David Antin est poète. Poète et critique d’art. Critique d’art et linguiste. Linguiste et performer. Autant de façons d’envisager le mot, l’image, le corps. Souvent il improvise des talk poems. Sur scène, lors de festivals, de colloques, dans des écoles d’art, des universités, devant des étudiants, des écrivains, des anonymes. Il parle. Il parle tant que sa parole devient matière. De cette matière, trouée et fluide, vertigineuse et discursive, il a été construit ce livre qui ne ressemble à rien et qui contient tout.

Les histoires deviennent histoires au fur et à mesure qu’il les prononce, les mots entrainent les mots, d’idées éclosent d’autres idées, le corps devient poreux, il improvise une performance qui passe par la voix, se sculpte sur le mot.

Il y a un démarrage, qui prend appui sur une idée caressée en vue de la performance, ou une image regardée, ou un coup de téléphone, une actualité, un démarrage qui inaugure une sortie de route immédiate, une sortie du discours qui se ramifie, se déploie, se fertilise au fur et à mesure du temps devant l’auditoire, un escalier narratif que David Antin dévale et remonte, par instant s’assoit sur une marche, s’adresse aux autres ou à lui, sans cesser de tisser et de conjuguer cette matière infinie du langage.

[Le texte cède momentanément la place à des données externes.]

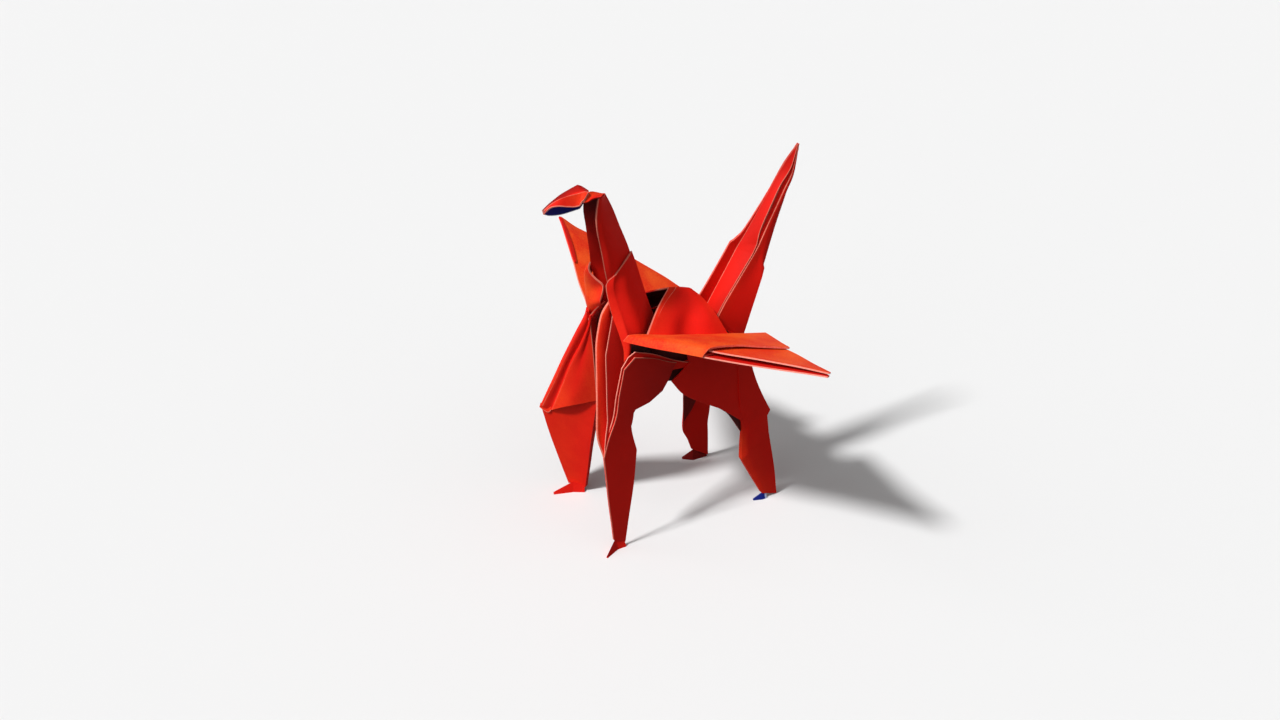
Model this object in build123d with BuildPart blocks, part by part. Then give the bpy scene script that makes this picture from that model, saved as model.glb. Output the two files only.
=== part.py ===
from build123d import *
from math import cos, radians, sin, tan
import os

# Folded paper crane on four legs, one square sheet, millimetres.
# X runs across the figure with its left side positive, the head looks along -Y, Z is up.
# Every flap is a plate as thick as the layers that lie flat in it, and creases are shared corners.

# Paper: one layer, and the layers pressed together in each flap
ply = 0.1
head_plies = 3
neck_plies = 3
collar_plies = 6
tail_plies = 4
tail_foot_plies = 6
hump_plies = 4
hump_hem_plies = 6
wing_plies = 4
wing_root_plies = 6
flank_plies = 4
leg_plies = 4
strip_plies = 3
toe_plies = 4
least_bend = 0.03

# Back: both wing roots run from shoulder to hip
shoulder_half = 6.4
shoulder_y = -13.8
shoulder_z = 46.5
hip_half = 8.0
hip_y = 16.5
hip_z = 40.2

# Hump: a ridge with a turned front hem, its feet given as shares of the wing root
hump_front_y = -1.3
hump_front_z = 51.3
hump_back_y = 3.9
hump_back_z = 49.8
hump_foot_front = 0.12
hump_foot_back = 0.69
hump_hem_top = 0.33
hump_hem_foot = 0.08
hump_waist = 0.45
hump_swell = 0.9

# Wings: leading edge from the shoulder, and the pleat across the wing as shares of its edges
near_wing_length = 37.7
near_wing_sweep = 37.1
near_wing_lift = 3.0
far_wing_length = 29.6
far_wing_sweep = 13.5
far_wing_lift = 14.8
wing_pleat_lead = 0.38
wing_pleat_trail = 0.45
wing_hem_width = 1.5

# Neck: a channel open to the front, stations measured along and square to its spine
neck_foot_y = -1.1
neck_foot_z = 37.4
neck_lean = 20.8
neck_length = 38.6
neck_brow_height = 31.0
neck_collar_height = 25.1
neck_collar_swell = 0.6
neck_low_height = 8.8
throat_height = 40.1
throat_depth = 1.9
throat_half = 2.0
cheek_height = 34.6
cheek_depth = 4.7
cheek_half = 2.6
collar_height = 22.6
collar_depth = 6.4
collar_half = 0.9
breast_height = 13.2
breast_depth = 9.1
breast_half = 4.4
craw_height = 9.1
craw_depth = 10.9
craw_half = 6.2
gullet_height = 2.1
gullet_depth = 9.6
gullet_half = 3.0

# Far side of the chest: the collar bulges out past the neck edge and turns back to the wing
cowl_top_half = 2.9
cowl_top_y = -16.4
cowl_top_z = 59.0
cowl_lip_half = 0.8
cowl_lip_y = -15.1
cowl_lip_z = 53.6
cowl_side_half = 5.4
cowl_side_y = -16.2
cowl_side_z = 54.2
cowl_low_half = 4.7
cowl_low_y = -15.9
cowl_low_z = 49.6
cowl_root_half = 7.3
cowl_root_y = -15.0
cowl_root_z = 51.4

# Head: a hood over the neck, from its nape forward, tipped down on the far side
crown_forward = 5.0
crown_rise = 2.4
bill_bend_forward = 8.6
bill_bend_rise = 1.3
bill_forward = 12.0
bill_drop = 1.1
jaw_half = 2.2
near_jaw_forward = 6.2
near_jaw_drop = 0.2
far_jaw_forward = 6.6
far_jaw_drop = 2.7

# Tail: a pleated spike, its five crease lines start square to its axis and meet at the tip
tail_foot_y = 10.0
tail_foot_z = 41.0
tail_lean = 27.6
tail_length = 38.2
tail_step_share = 0.4
tail_hem_height = 1.6
tail_hem_depth = 5.1
tail_hem_half = 2.2
tail_ridge_height = 0.7
tail_ridge_depth = 2.3
tail_ridge_half = 2.0
tail_slit_height = -0.2
tail_slit_depth = 2.7
tail_slit_half = 2.9
tail_slit_set = 2.0
tail_back_depth = 6.1
tail_back_half = 1.7
tail_far_depth = 4.3
tail_far_half = 2.0

# Keel inside the body, where the feet of neck and tail meet
keel_y = 2.0
keel_z = 35.0

# Flank and rear leg in side view, both in one plane that leans out to the foot
near_foot_half = 10.4
near_lean = 4.1
withers_y = -2.3
withers_z = 38.6
belly_front_y = -5.5
belly_front_z = 36.1
belly_y = -2.3
belly_z = 31.9
belly_mid_y = 3.6
belly_mid_z = 27.6
groin_y = 11.1
groin_z = 18.4
rump_y = 13.8
rump_z = 33.7
thigh_y = 15.7
thigh_z = 28.0
hock_y = 18.6
hock_z = 21.4
hock_notch = 0.8
calf_y = 19.1
calf_z = 12.6
rear_knee_y = 11.1
rear_knee_z = 11.6
rear_ankle_front = 17.0
rear_ankle_back = 20.5
rear_fold_half = 1.6
rear_fold_y = 0.8
rear_fold_share = 0.7
rear_toe_y = 15.2
rear_toe_half = 9.8

# Far rear leg, nearer to the middle and set forward
far_foot_half = 9.1
far_lean = 1.7
far_leg_forward = 3.6
far_thigh_forward = 1.8
far_calf_forward = 4.3
far_knee_forward = 2.9
far_ankle_front = 11.0
far_ankle_back = 14.8
far_toe_y = 9.6
far_toe_half = 10.5

# Near front leg in side view, in a plane of its own, folded down its front edge
front_foot_half = 8.75
front_lean = 1.55
haunch_top_y = -15.8
haunch_top_z = 41.9
haunch_back_y = -13.0
haunch_back_z = 43.6
armpit_y = -9.8
armpit_z = 32.5
elbow_y = -13.5
elbow_z = 31.6
shank_y = -17.7
shank_z = 31.7
knee_top_y = -19.5
knee_top_z = 26.9
knee_y = -20.2
knee_z = 22.3
knee_back_y = -13.0
knee_back_z = 20.9
shin_back_y = -14.4
shin_back_z = 13.1
front_ankle_front = -18.6
front_ankle_back = -16.0
front_toe_y = -21.1
front_toe_half = 10.3
front_fold_half = 1.0
front_fold_y = 1.0
front_fold_share = 0.6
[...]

La conversation engagée, l’artiste, « animal qui parle », aiguise l’appétit, ses mots se frottent les uns aux autres, deviennent cascades, océans, manifestes. Une ironie mordante, une acuité visionnaire, tordent la situation narrative et inventent ce vertige sonore et sensuel. Il existe chez lui une volubilité de la colère, une volubilité résultant d’une provision excessive de formules conceptuelles, une volubilité résultant du plaisir pris au renouvellement incessant de tournures pour expliquer la même chose, une volubilité du plaisir pris à la justesse des mots et des tournures linguistiques, une volubilité résultant du contentement intérieur que suscitent le tapage et le cafouillage du langage.

A force de lire on entend, on se prend à ressentir cette ébullition au fond de la gorge, sur la langue, à vouloir nous aussi se lever, haranguer, lire à haute voix jusqu’à l’épuisement du souffle cette immense spirale dans laquelle David Antin nous lance.